Posizioni strategiche per le voci del coro
Possedere una valida batteria di richiami e avere un buon capanno non è sufficiente. Il terzo elemento chiave è la disposizione dei richiami. Innanzitutto è bene che i richiami familiarizzino con i luoghi nei quali si svolgerà la caccia. Soltanto in questo modo si potranno abituare a eventuali insoliti rumori e si eviterà l’inconveniente poco gradito che non cantino nei momenti cruciali. È risaputo che nel limite del possibile è necessario evitare di porre due soggetti vicini. Spesso la collocazione in un punto sgradito a un richiamo ne causa il mutismo: una volta trovata una posizione gradita, è sicuramente conveniente mantenerla sempre. Inoltre, nei limiti del possibile, sarebbe sempre opportuno piazzarli in modo che non ostacolino il tiro o altrimenti proteggerli con fogli di lamiera tinta di verde. È consigliabile disporre zirlatori e strisciatori in alto con la funzione di avvistatori e i cantori più in basso, magari intramezzati da zirli o da uccelli di altra specie.

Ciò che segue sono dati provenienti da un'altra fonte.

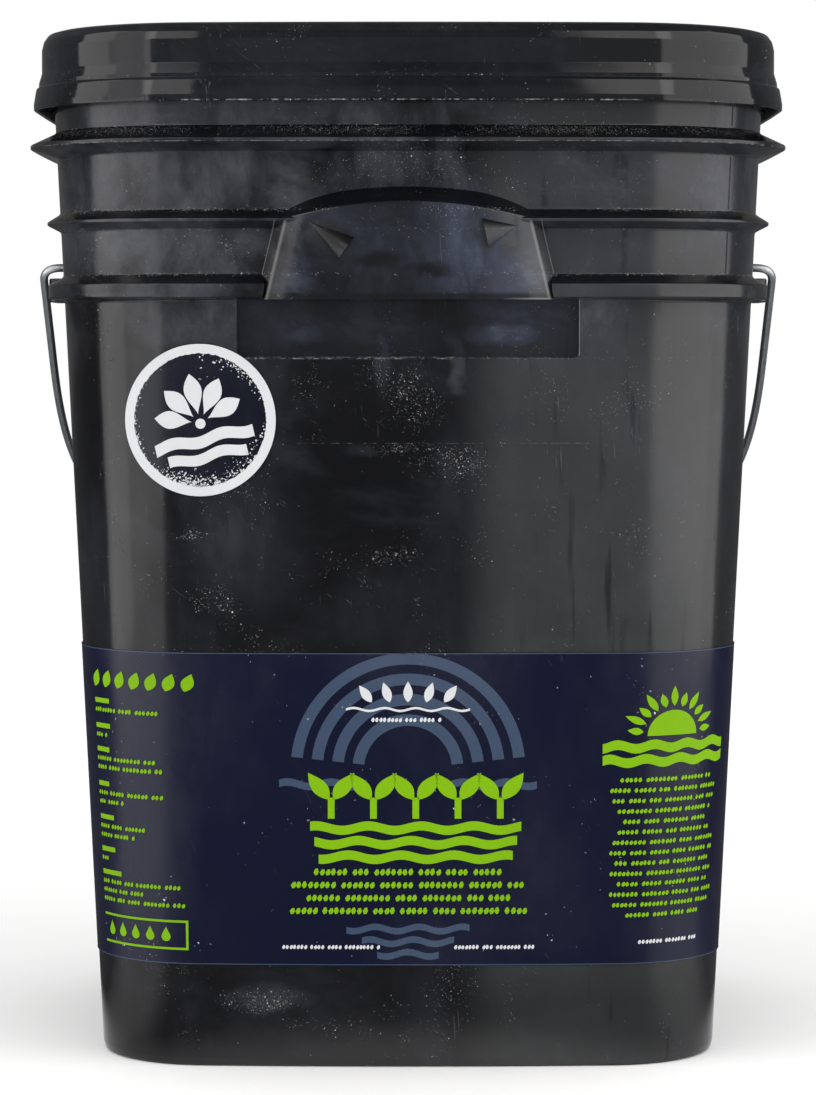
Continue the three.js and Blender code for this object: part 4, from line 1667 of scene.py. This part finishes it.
def backPanel(x):
    slate = []
    for k in range(3):
        slate += ringPart(x, 128, 14 + 7 * k, 17.6 + 7 * k, 6, 174, 36)
    lime = fieldEmblem(x, 99, 60, 30)
    lime += grainBlock(x, 92, (60, 70, 64), labelArt["rowHeight"], labelArt["rowPitch"])
    for k in range(3):
        slate += bar(x - 30 + 4 * k, x + 30 - 4 * k, 73 - 5.5 * k, 2.6, 0.9, 15, 0.9 * k)
    return lime, slate, grainRow(x - 18, x + 20, 52, 1.6)


def tablePanel(x):
    lime, white = [], []
    lime += bar(x - 34, x + 34, 150, 3.4)
    for k in range(4):
        z = 134 - 19 * k
        if k % 2:
            lime += [drop(x - 27 + dx, z - 1, 4.0) for dx in (-3.4, 3.4)]
        else:
            lime += seedling(x - 27, z - 6, 13, 12)
        lime += bar(x - 15, x + 8, z + 4.4, 2.0)
        lime += grainBlock(x + 9.5, z + 0.2, (48, 48, 40), labelArt["smallHeight"], 3.6)
        white += bar(x - 34, x + 34, z - 10.6, 0.5)
    white += grainRow(x - 34, x + 20, 53, 1.6)
    return lime, [], white


def sidePanel(x):
    lime = sprig(x, 104, 44, 0, 6, 13)
    lime += grainBlock(x, 97, (40, 48, 44, 38), labelArt["rowHeight"], labelArt["rowPitch"])
    white = [drop(x + dx, 66, 2.6) for dx in (-12, 0, 12)]
    white += bar(x - 24, x + 24, 58, 0.7, 0.8, 12)
    return lime, [], white


def buildLabelPrint():
    side, back = wholeRun / 4, wholeRun / 2
    panels = [centrePanel(0), leftPanel(labelArt["leftAt"]), rightPanel(labelArt["rightAt"])]
    panels += [sidePanel(side + labelArt["pastRight"]), sidePanel(-side - labelArt["pastLeft"])]
    panels += [backPanel(back - labelArt["fromSeam"]), tablePanel(labelArt["fromSeam"] - back)]
    inks = (("limePrint", limeInk, 0.08), ("slatePrint", slateInk, 0.0), ("whitePrint", whiteInk, 0.08))
    for place, (name, material, over) in enumerate(inks):
        loops = [loop for panel in panels for loop in panel[place]]
        printLoops(name, loops, material, "label_film", ink["lift"] + over)
    # Pale lines along the film's top and bottom edges: painted highlights of the film's edges.
    edges = []
    for z in (film["low"] + 0.25, film["high"] - 0.25):
        edges += bar(film["seam"] - back, back - film["seam"], z, 0.35)
    printLoops("filmEdgeHighlights", edges, slateInk, "label_film", ink["lift"])


buildLabelPrint()
print("label print built")


sticker = {
    "ringOuter": 29.5,
    "ringInner": 25.7,
    "tilt": 13.0,
    "specks": 520,
    "petals": (-72, -36, 0, 36, 72),
    # Worn print inside the ring: middle of the patch in degrees, spread, depth, share.
    "patches": ((-96, 21, 2.3, 0.56), (-40, 17, 2.6, 0.14), (54, 20, 1.5, 0.18), (184, 19, 0.8, 0.12)),
}


def turned(loops, x, z, degrees):
    return [[aside(x, z, a - x, b - z, -degrees) for a, b in loop] for loop in loops]


def buildSticker():
    x, z = film["stickerCentre"]
    low, depth = film["inner"], film["outer"] - film["inner"]
    base = [disc(x, z, film["stickerRadius"], 96)]
    printLoops("stickerDisc", base, stickerFilm, "sticker_film", low, True, depth, ["round_sticker"])
    white = ringPart(x, z, sticker["ringInner"], sticker["ringOuter"], 0, 360, 240, 0.35)
    motif = []
    for turn in sticker["petals"]:
        base = aside(x, z - 1.0, 0, 3.4, turn)
        motif.append(leaf(*base, 16.0 - abs(turn) * 0.02, 6.9, turn, cuts=16, swell=1.3))
    motif.append(disc(x, z - 1.4, 2.0, 16))
    motif += bar(x - 19.5, x + 19.5, z - 7.6, 4.6, 0.9, 19.5)
    motif += bar(x - 15.5, x + 15.5, z - 14.2, 4.2, 0.9, 19.5, 0.6)
    white += turned(motif, x, z, sticker["tilt"])
    for _ in range(sticker["specks"]):
        pick = draw.random()
        for middle, spread, deep, share in sticker["patches"]:
            pick -= share
            if pick < 0:
                break
        turn = math.radians(draw.gauss(middle, spread))
        reach = sticker["ringInner"] + 0.25 - abs(draw.gauss(0, deep))
        size = 0.13 + 0.34 * draw.random() ** 2
        px, pz = x + reach * math.cos(turn), z + reach * math.sin(turn)
        speck = []
        for a in (0, 1.2, 2.4, 3.7, 5.0):
            wide, tall = size * draw.uniform(0.5, 1.3), size * draw.uniform(0.5, 1.3)
            speck.append((px + wide * math.cos(a), pz + tall * math.sin(a)))
        white.append(speck)
    printLoops("stickerPrint", white, whiteInk, "sticker_film", ink["lift"], True)


buildSticker()
print("sticker built")


# floor, lights and camera

studio = {
    "floorRadius": 7.0,
    "nearFloor": 0.12,
    "farFloor": 0.19,
    "farColour": colour(0.06, 0.06, 0.06),
    "sideGlow": 0.4,
    "roomDiffuse": 1.08,
    "roomGlossy": 0.12,
    "warm": (1.0, 0.975, 0.965),
    "cool": (0.95, 0.97, 1.0),
}
# Soft cards, each as (middle, the direction that it faces, width, height, glow, tint).
softCards = {
    "leftCard": ((-1.0, -0.65, 0.76), (1, 0, 0), 1.3, 1.48, 1.5, "warm"),
    "leftCore": ((-1.0, -0.78, 0.76), (1, 0, 0), 0.7, 1.48, 0.65, "warm"),
    "rightCard": ((1.0, -0.6, 0.76), (-1, 0, 0), 1.6, 1.48, 1.3, "warm"),
    "rightCore": ((1.0, -0.6, 0.76), (-1, 0, 0), 0.8, 1.48, 0.7, "warm"),
    "highLeftCard": ((-0.85, -1.5, 1.15), (0.35, 1, -0.6), 0.9, 0.6, 1.3, "warm"),
    "highRightCard": ((0.8, -1.5, 1.15), (-0.35, 1, -0.6), 1.0, 0.6, 1.5, "warm"),
    "frontCard": ((0.25, -2.2, 0.66), (0, 1, 0), 2.6, 1.3, 0.14, "cool"),
}


# The floor looks pale all over; far from the pail, it reflects as a darker room.
def buildFloor(sides=128):
    ring = [(x, y, 0) for x, y in disc(0, 0, studio["floorRadius"], sides)]
    floor = newObject("floor", ring, (), [list(range(sides))])
    material, tree, shader, coords = newMaterial("paleFloor", Roughness=0.7)
    tone = noise(coords["Object"], 6.0, 3.0)[0]
    pale = mixColour(tree, tone, colour(0.89, 0.89, 0.89), colour(0.92, 0.92, 0.92))
    away = lengthOf(coords["Object"])
    far = mapped(away, studio["nearFloor"], studio["farFloor"], 0.0, 1.0, True)
    paths = addNode(tree, "ShaderNodeLightPath").outputs
    # Beside the pail's front the floor stays paler in reflections, more so on the left: a painted reflection
    # that brightens the pail's low corners.
    across = apart(coords["Object"])
    beside = calc("MULTIPLY_ADD", across[1], 0.75, calc("ABSOLUTE", across[0]))
    byLeft = mapped(across[0], 0.05, -0.05, 1.0, 1.35)
    beside = mapped(beside, 0.02, 0.09, 0.0, studio["sideGlow"], True)
    beside = times(beside, byLeft, mapped(across[1], 0.0, -0.08))
    dimmed = times(far, paths["Is Glossy Ray"], calc("SUBTRACT", 1.0, beside))
    # Far out, the floor glows for camera rays, so that it runs out into the white backdrop.
    backdropGlow = mapped(away, 0.35, 1.4, 0.0, 0.16, True)
    shader["Emission Color"].default_value = colour(1, 1, 1)
    put(times(backdropGlow, paths["Is Camera Ray"]), shader["Emission Strength"])
    put(mixColour(tree, dimmed, pale, studio["farColour"]), shader["Base Color"])
    floor.data.materials.append(material)


def addPanel(name, middle, toward, wide, tall, glow, tint):
    light = bpy.data.lights.new(name, "AREA")
    light.shape = "RECTANGLE"
    light.size, light.size_y = wide, tall
    light.energy = glow * math.pi * wide * tall
    light.color = tint
    lamp = bpy.data.objects.new(name, light)
    lamp.location = middle
    lamp.rotation_euler = Vector(toward).to_track_quat("-Z", "Y").to_euler()
    lamp.visible_camera = False
    scene.collection.objects.link(lamp)


def buildStudio():
    buildFloor()
    for name, (middle, toward, wide, tall, glow, tint) in softCards.items():
        addPanel(name, middle, toward, wide, tall, glow, studio[tint])
    world = bpy.data.worlds.new("room")
    scene.world = world
    world.use_nodes = True
    tree = world.node_tree
    tree.nodes.clear()
    paths = addNode(tree, "ShaderNodeLightPath").outputs
    strength = mapped(paths["Is Glossy Ray"], 0, 1, studio["roomDiffuse"], studio["roomGlossy"])
    room = addNode(tree, "ShaderNodeBackground", {0: colour(1, 1, 1), 1: strength}).outputs[0]
    backdrop = addNode(tree, "ShaderNodeBackground", {0: colour(1, 1, 1), 1: 1.0}).outputs[0]
    mixed = addNode(tree, "ShaderNodeMixShader", {0: paths["Is Camera Ray"], 1: room, 2: backdrop}).outputs[0]
    put(mixed, tree.nodes.new("ShaderNodeOutputWorld").inputs[0])
    scene.view_settings.view_transform = "Standard"


view = {
    "place": (0.0, -1.515, 0.2849),
    "tilt": 1.65,
    "lens": 118.32,
    "shift": -0.0948,
    "sensor": 36.0,
    "reach": (0.05, 50.0),
}


def buildCamera():
    camera = bpy.data.objects.new("camera", bpy.data.cameras.new("camera"))
    scene.collection.objects.link(camera)
    camera.location = view["place"]
    camera.rotation_euler = (math.pi / 2 - math.radians(view["tilt"]), 0, 0)
    camera.data.lens = view["lens"]
    camera.data.sensor_width = view["sensor"]
    camera.data.shift_y = view["shift"]
    camera.data.clip_start, camera.data.clip_end = view["reach"]
    scene.camera = camera


buildStudio()
buildCamera()
print("studio built")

Strumenti giusti per un’arte senza tempo
Solitamente il tiro al tordo da capanno non supera i 25 metri, motivo per cui ci troviamo nel regno dei piccoli calibri. Molto utilizzati sono i fucili basculanti a estrattori manuali: sovrapposti, doppiette e monocanna di calibri antichi come il 24 o il 32 oppure più recentemente di moda come il 28 e il .410. Per il calibro del fucile molto dipende dal tipo di appostamento e dall’altezza delle piante. Comunque ben difficilmente si usa un calibro inferiore al 20, utilizzato esclusivamente per i tiri più lunghi o per bersagli parzialmente coperti dalla vegetazione. Oggi anche i piccoli calibri vengono camerati magnum: ciò consente di avere a disposizione munizioni con un vasto range di grammatura e prestazioni e di poter ridurre il numero di armi da portare con sé al capanno.

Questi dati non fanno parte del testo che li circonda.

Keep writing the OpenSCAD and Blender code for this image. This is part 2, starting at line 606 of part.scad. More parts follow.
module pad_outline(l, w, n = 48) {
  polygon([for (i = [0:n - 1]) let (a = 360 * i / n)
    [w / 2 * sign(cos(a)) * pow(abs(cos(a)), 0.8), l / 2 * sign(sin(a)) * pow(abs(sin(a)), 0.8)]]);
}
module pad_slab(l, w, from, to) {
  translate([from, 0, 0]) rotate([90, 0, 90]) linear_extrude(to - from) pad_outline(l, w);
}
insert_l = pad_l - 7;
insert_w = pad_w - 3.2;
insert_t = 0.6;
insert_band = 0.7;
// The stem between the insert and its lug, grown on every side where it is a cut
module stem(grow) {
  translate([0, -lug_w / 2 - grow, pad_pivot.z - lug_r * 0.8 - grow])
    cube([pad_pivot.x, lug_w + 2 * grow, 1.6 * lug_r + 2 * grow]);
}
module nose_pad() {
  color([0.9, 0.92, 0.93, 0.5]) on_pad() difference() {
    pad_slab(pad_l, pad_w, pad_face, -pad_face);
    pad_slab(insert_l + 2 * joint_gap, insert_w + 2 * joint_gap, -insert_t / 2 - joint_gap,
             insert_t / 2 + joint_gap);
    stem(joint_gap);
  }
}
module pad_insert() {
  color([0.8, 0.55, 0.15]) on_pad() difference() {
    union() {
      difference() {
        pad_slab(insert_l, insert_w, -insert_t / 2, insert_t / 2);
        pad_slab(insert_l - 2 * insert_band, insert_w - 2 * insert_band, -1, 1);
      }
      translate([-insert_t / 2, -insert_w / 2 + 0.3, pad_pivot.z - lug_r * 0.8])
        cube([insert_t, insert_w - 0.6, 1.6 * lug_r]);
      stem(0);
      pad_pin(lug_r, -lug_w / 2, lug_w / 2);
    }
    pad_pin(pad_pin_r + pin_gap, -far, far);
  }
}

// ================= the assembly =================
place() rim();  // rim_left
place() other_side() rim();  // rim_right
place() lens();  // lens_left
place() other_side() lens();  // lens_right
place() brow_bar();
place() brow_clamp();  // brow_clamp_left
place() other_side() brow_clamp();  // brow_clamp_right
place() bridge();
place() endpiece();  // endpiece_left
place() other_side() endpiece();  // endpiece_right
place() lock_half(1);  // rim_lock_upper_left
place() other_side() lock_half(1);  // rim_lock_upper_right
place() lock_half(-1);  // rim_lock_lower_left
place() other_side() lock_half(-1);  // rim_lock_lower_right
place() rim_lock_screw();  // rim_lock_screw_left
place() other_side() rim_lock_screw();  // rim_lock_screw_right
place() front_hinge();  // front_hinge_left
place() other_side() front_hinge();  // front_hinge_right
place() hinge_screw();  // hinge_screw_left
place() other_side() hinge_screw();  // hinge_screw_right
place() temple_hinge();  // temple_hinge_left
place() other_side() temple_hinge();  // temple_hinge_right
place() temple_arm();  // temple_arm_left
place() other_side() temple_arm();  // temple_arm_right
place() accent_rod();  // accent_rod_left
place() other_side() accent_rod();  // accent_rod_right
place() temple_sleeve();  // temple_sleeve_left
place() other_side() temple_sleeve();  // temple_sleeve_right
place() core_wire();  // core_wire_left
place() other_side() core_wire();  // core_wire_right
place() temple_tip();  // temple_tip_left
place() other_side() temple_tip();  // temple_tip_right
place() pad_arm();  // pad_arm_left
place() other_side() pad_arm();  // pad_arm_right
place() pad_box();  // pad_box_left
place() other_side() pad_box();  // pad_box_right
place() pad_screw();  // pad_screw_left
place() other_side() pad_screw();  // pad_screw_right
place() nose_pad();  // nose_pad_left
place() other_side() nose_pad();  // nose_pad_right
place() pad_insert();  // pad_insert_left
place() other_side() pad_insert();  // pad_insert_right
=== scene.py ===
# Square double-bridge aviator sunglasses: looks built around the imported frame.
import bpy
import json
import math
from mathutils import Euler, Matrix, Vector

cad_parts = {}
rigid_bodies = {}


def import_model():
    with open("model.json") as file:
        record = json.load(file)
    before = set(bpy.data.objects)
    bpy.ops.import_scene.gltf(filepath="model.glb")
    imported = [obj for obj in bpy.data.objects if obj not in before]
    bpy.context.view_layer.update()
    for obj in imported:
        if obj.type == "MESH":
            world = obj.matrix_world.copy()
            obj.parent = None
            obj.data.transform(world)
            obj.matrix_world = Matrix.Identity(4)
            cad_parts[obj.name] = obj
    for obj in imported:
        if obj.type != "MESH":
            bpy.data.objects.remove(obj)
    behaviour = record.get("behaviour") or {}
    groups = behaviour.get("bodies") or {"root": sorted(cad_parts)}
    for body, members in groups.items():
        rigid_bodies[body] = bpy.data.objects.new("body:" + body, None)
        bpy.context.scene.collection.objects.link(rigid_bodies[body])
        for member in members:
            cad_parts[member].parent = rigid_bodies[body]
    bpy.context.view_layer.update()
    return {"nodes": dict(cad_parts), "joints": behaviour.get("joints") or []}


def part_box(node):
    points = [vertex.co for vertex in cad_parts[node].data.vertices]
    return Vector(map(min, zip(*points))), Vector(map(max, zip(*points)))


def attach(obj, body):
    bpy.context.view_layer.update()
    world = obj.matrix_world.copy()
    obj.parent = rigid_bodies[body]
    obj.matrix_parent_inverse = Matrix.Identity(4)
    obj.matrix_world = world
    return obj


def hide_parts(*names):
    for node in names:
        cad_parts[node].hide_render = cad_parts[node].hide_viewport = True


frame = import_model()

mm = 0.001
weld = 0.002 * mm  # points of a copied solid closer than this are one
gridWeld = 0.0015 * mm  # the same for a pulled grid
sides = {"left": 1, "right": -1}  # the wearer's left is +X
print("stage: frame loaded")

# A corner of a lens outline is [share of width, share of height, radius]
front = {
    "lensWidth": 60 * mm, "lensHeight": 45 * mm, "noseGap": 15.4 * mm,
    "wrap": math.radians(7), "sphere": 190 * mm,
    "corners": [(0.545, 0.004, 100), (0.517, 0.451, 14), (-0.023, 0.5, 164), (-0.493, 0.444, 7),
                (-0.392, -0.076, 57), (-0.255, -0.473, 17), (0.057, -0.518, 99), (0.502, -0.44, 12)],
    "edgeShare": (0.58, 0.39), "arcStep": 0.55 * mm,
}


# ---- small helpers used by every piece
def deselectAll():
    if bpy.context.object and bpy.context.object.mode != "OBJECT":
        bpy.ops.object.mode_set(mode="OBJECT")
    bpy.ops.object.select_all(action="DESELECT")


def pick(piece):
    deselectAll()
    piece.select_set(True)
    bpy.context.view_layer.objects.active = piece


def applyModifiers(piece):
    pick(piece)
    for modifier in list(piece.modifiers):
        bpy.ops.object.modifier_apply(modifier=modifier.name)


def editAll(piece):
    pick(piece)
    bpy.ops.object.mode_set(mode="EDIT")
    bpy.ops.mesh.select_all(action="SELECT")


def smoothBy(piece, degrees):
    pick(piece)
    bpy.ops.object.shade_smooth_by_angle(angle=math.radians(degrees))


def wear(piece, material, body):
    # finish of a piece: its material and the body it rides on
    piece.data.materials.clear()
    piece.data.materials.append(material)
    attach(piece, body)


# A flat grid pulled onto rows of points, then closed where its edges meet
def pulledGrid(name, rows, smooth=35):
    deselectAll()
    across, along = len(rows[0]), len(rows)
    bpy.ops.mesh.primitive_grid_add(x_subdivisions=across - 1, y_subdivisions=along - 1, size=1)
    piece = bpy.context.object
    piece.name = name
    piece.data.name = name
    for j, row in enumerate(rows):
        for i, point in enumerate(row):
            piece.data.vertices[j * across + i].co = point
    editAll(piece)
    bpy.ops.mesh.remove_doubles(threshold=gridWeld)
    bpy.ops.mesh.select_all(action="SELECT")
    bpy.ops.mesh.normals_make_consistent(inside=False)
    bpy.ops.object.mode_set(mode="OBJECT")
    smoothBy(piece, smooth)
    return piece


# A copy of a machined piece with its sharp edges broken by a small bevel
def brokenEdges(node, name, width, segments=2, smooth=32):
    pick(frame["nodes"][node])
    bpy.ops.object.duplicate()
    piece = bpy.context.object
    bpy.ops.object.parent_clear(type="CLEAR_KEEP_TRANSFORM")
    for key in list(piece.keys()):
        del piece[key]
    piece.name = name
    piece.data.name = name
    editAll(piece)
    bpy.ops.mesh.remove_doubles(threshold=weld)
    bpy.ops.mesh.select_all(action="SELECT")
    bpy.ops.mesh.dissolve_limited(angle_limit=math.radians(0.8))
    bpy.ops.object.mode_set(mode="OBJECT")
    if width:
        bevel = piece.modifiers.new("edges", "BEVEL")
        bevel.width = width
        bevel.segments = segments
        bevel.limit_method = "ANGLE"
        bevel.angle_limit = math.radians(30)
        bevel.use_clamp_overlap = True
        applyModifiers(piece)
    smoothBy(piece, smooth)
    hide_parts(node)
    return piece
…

La caccia al tordo da appostamento fisso è giustamente definita una vera e propria arte. Anche un ricco carniere durante un’ottima giornata di passo sembra mal ripagare l’impegno richiesto durante tutto l’anno per la cura dei richiami e dell’appostamento. Ma in fondo per il vero capannista la melodia emessa da una batteria che funziona ripaga qualsiasi sforzo.